3. The Mariners need production out of their veteran leaders.

A strength of Seattle’s team is a trio of veterans who have provided valuable leadership for a roster full of inexperienced players. But for as much as Gonzales, Mitch Haniger and Kyle Seager have done in the dugout and clubhouse, what they do on the field down the stretch will be just as important.

We went over Gonzales already, and he may be the biggest piece to the puzzle considering how much help the Mariners’ starting rotation needs. As for Haniger and Seager, they have each had their ups and downs but are crucial due to their spots in the heart of Seattle’s order.

Seager, 33, has a .691 OPS coming out of the break, which would tie for his second lowest in 11 years with Seattle if the season were to end today. His 16 home runs and 16 doubles are nice while his .213 average and .280 on-base percentage aren’t, but knowing his reputation as a streaky hitter, I would suspect he’ll get on a good run pretty soon.

The 30-year-old Haniger, meanwhile, has also been streaky but really needs to just keep up what’s he done thus far. That’s easier said than done for a player who missed half of 2019 and all of 2020 due to injury and has played more than 96 games in an MLB season just once. He takes a .257/.311/.487 slash line (.798 OPS) with 16 doubles and a team-high 20 home runs into the second half of the season, which was enough to at least garner him some All-Star consideration.

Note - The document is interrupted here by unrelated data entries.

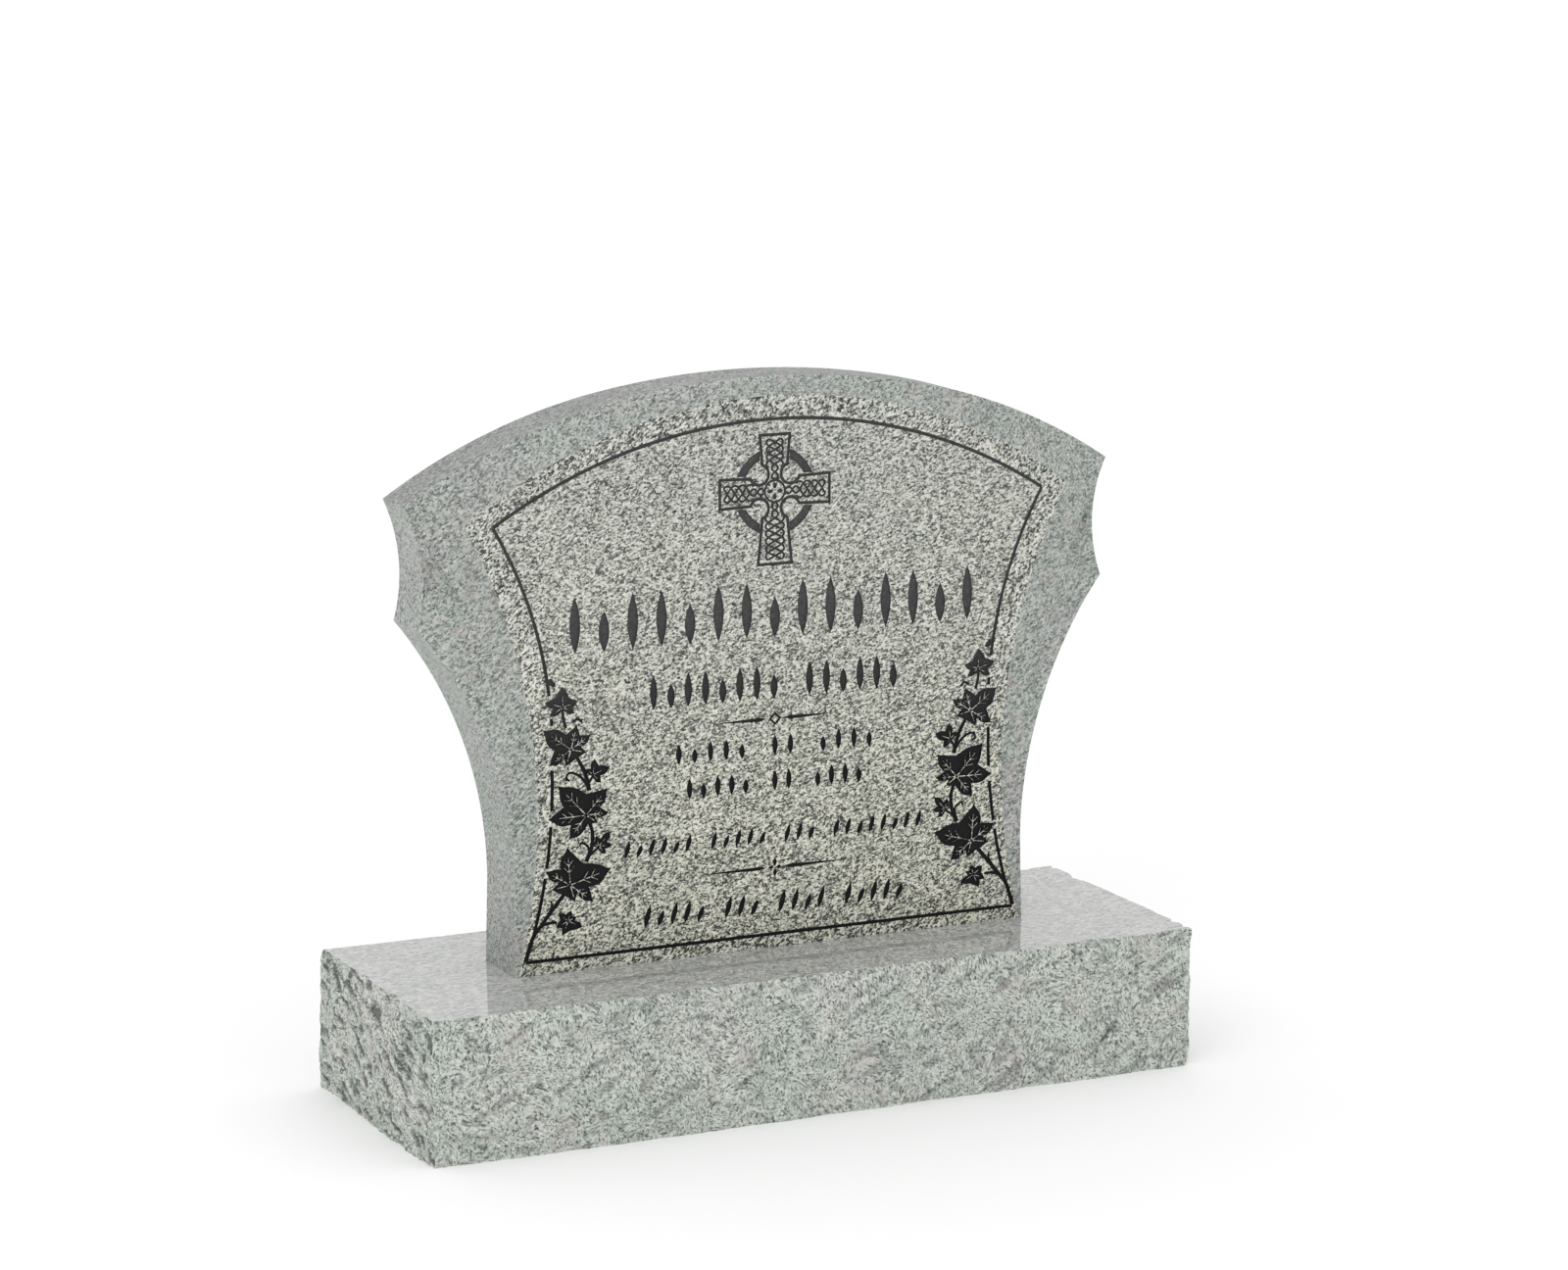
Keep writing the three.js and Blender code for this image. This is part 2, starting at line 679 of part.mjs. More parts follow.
// Divider lines that swell towards a small ornament in the middle
const DIVIDERS = [
  { z: 557, half: 103, knot: "diamond" },
  { z: 333, half: 129, knot: "petals" },
];
const ARROW = [[24, 3], [14, 0], [24, -3]];
const LOZENGE = 8;
const LOZENGE_WIDTH = 3.2;
const UPRIGHT_PETAL = { reach: 8, wide: 3.6, tall: 7 };
const LEVEL_PETAL = { reach: 6.5, wide: 4.5, tall: 3.2 };

function dividerShapes({ z, half, knot }) {
  const shapes = [];
  for (const side of [-1, 1]) {
    const arrow = [[half, 0], ...ARROW].map(([x, dz]) => [side * x, z + dz]);
    shapes.push(shapeOf(side > 0 ? arrow : arrow.reverse()));
  }
  const diamond = (x, dz, wide, tall) =>
    [[x, z + dz - tall], [x + wide, z + dz], [x, z + dz + tall], [x - wide, z + dz]];
  if (knot === "diamond") {
    shapes.push(loopBand(diamond(0, 0, LOZENGE, LOZENGE), LOZENGE_WIDTH));
  } else {
    for (const side of [-1, 1]) {
      const { reach, wide, tall } = UPRIGHT_PETAL;
      shapes.push(shapeOf(diamond(0, side * reach, wide, tall)));
      shapes.push(shapeOf(diamond(side * LEVEL_PETAL.reach, 0, LEVEL_PETAL.wide, LEVEL_PETAL.tall)));
    }
  }
  return shapes;
}

function cutter(shape) {
  const options = { depth: CUT_DEPTH + CUTTER_RISE, bevelEnabled: false, steps: 1 };
  const geometry = new THREE.ExtrudeGeometry(shape, options);
  geometry.rotateX(Math.PI / 2);
  geometry.translate(0, DIE_FRONT + CUT_DEPTH, 0);
  return solid(geometry);
}

function dieGeometry() {
  const figures = [
    ...borderShapes(),
    ...crossShapes(),
    ...ivyShapes(),
    ...STROKE_ROWS.flatMap(rowShapes),
    ...DIVIDERS.flatMap(dividerShapes),
  ];
  const cuts = figures.map(cutter).reduce((all, cut) => all.add(cut));
  return geometryOf(solid(dieBody()).subtract(cuts));
}

// The two stones

function granite(colour, roughness) {
  return new THREE.MeshStandardMaterial({ color: colour, roughness, metalness: 0, flatShading: true });
}

function stone(name, geometry, material) {
  const mesh = new THREE.Mesh(geometry, material);
  mesh.name = name;
  return mesh;
}

const headstone = new THREE.Group();
headstone.add(stone("base", baseGeometry(), granite(0xb4bab2, 0.8)));
headstone.add(stone("die", dieGeometry(), granite(0xa3a9a1, 0.35)));

export default headstone;
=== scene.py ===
import math

import bmesh
import bpy
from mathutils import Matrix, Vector, geometry, noise


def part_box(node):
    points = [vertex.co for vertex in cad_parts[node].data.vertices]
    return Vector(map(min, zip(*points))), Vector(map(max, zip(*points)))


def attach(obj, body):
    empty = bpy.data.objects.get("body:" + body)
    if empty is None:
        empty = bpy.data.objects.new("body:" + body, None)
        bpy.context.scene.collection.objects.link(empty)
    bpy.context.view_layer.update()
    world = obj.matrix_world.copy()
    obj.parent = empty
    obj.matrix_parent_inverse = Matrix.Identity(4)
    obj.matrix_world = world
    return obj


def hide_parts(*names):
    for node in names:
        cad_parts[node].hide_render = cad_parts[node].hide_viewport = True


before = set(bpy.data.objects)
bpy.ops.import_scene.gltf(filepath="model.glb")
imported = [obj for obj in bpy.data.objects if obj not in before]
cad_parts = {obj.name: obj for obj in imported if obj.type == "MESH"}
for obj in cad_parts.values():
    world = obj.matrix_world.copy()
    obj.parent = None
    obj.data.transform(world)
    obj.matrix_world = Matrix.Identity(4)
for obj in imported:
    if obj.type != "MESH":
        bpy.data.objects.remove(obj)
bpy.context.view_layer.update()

# Sizes are in millimetres until the meshes are made. X runs along the stone, the front faces -Y, Z is up.
MM = 0.001

BASE_HALF_LENGTH = 609.6
BASE_HALF_DEPTH = 222.8
BASE_HEIGHT = 211.6
END_SWELL = 11.4
FACE_SWELL = 10.2

JOINT_GAP = 0.3
DIE_FOOT = BASE_HEIGHT + JOINT_GAP
DIE_FRONT = -50.5
DIE_BACK = 63.5

FOOT = (414.5, DIE_FOOT)
WAIST = (411, 335)
WING_LOW = (550, 728)
WING_TIP = (563.5, 905)
SHOULDER = (229, 1039)
CROWN_TOP = 1060
SIDE_RISE = 36
WING_RISE = 16
SHOULDER_RISE = 18

PANEL_CORNER = (483, 876)
PANEL_TOP_RISE = 158
SLOPE_FOOT = (411, DIE_FOOT)
SCOOP_POINT = (481, 757)
SLOPE_RISE = 37

CROWN_SET_BACK = 20
TIP_SET_BACK = 25
WING_SET_BACK = 12.5
EDGE_SET_BACK = 1.2
SLOPE_START = 430
SCOOP_DEPTH = 15
WING_DIP = 4
COVE_DEPTH = 3
FOOT_COVE_DEPTH = 0.3
ARRIS = 1.2

# The polished part of the front; a honed margin lies between it and the slopes
POLISH_FOOT = (409, DIE_FOOT)
POLISH_RISE = 64

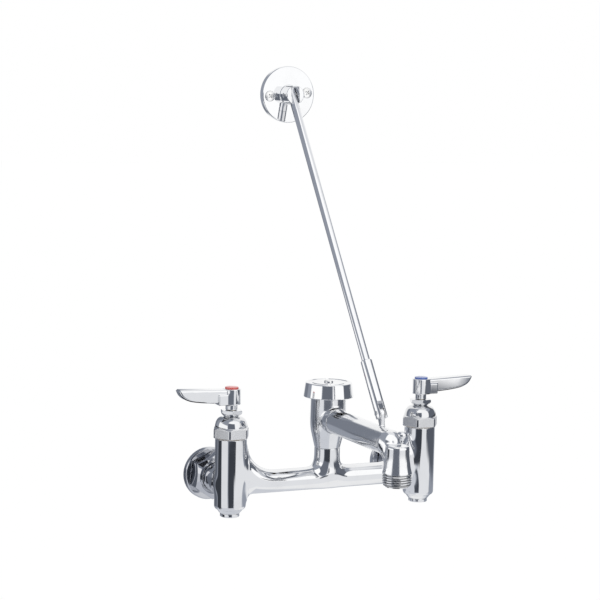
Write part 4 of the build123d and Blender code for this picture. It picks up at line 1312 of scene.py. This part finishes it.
@dataclass
class Spout:
    """Spout with its bent nose, outlet, hose thread, pail hook and brace lug."""

    layout: Layout
    start: float = 80.0
    tail: float = 9.5
    tail_start: float = 70.7
    tube: float = 11.9
    tube_bore: float = 8.4
    nose_setback: float = 17.2
    outlet: float = 10.7
    outlet_bore: float = 8.8
    outlet_bore_top: float = 46.0
    bell_top: float = 52.8
    thread_top: float = 32.8
    bottom: float = 21.8
    thread: float = 13.45
    thread_root: float = 12.45
    pitch: float = 2.2
    washer_seat: float = 10.8
    bend: float = 30.0
    bend_tube: float = 10.4
    hook_setout: float = 7.3
    hook_neck: Profile = ((2.0, 1.9), (6.4, 2.0), (8.0, 2.6), (9.4, 3.7), (10.6, 4.9))
    hook_head: float = 4.7
    hook_ball: float = 5.4
    hook_crown: float = 14.9
    lug_half: float = 2.1
    lug_depth: float = 14.5
    lug_head: float = 4.6
    lug_foot: float = 8.1
    lug_lean: float = 1.6
    pin_hole: float = 2.5
    step: float = 0.7

    def elbow(self, p: Array) -> Array:
        """Quarter ring that carries the tube's underside down into the outlet."""
        forward = np.maximum(self.layout.outlet_y + self.bend - p[:, 1], 0.0)
        upward = np.maximum(p[:, 2] - self.layout.spout_z + self.bend, 0.0)
        return np.hypot(np.hypot(forward, upward) - self.bend, p[:, 0]) - self.bend_tube

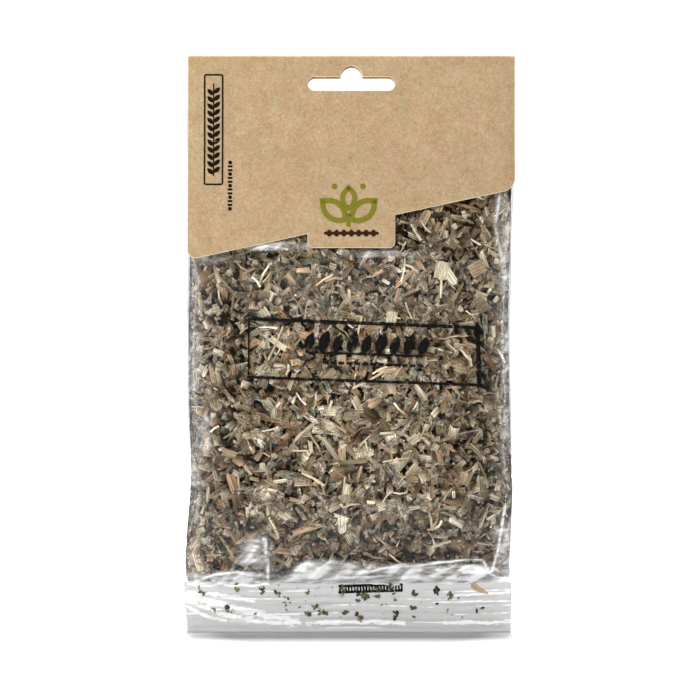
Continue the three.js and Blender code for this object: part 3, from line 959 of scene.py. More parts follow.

At the beginning of the season, I wrote about how the Mariners’ roster was full of potential X-factors. That remains the case now, even if some of the names have changed. There were a lot of things that didn’t go to plan over Seattle’s first 91 games, but they’ve weathered the storm and have had a lot of good stories to come out of it – J.P. Crawford, Paul Sewald, Jake Fraley and Kikuchi specifically come to mind. But for the Mariners to make it through 2 1/2 more months of successful baseball, there are no bigger X-factors than their veterans who have played at All-Star levels before.